Mills and traders will have to wait for a formal order to export sugar in the new season that began on October 1, however. India, also the world's top producer after Brazil, has been exporting for the past two years.

But the country has not been able to sign fresh export deals in the recent past due to rising domestic prices and lower global rates.

The decision to continue with unrestricted exports indicates ample availability, especially during the current festival season when demand peaks, said Mukesh Kuvadia, secretary of the Bombay Sugar Merchants Association.

Output would not fall below 23.0 million to 23.5 million tonnes in the 2012/13 season, Thomas said.

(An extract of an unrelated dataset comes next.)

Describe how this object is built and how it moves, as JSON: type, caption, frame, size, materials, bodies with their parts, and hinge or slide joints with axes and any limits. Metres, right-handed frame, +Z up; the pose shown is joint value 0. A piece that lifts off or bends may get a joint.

"In terms of availability for the domestic market, I do not see any problem, as we have carryover stocks of 6 million tonnes from the previous season and production will not be less than 23.0 million to 23.5 million tonnes against our consumption of about 22 million tonnes," Thomas said.

The previous year's output was 26 million tonnes.

LIFTING CURBS

Cycles in India's sugar output have caused alternate gluts and shortages that force the world's top consumer to export and import almost every three years.

To end the cycle, C. Rangarajan, top economic adviser to Prime Minister Manmohan Singh, has urged freeing up the tightly regulated sugar sector, but the step needs cabinet approval.

The government will act soon on the matter, Thomas said.

"The recommendations of the Rangarajan committee will not meet the fate of the reports of earlier committees. We will soon take a decision on these recommendations," he said.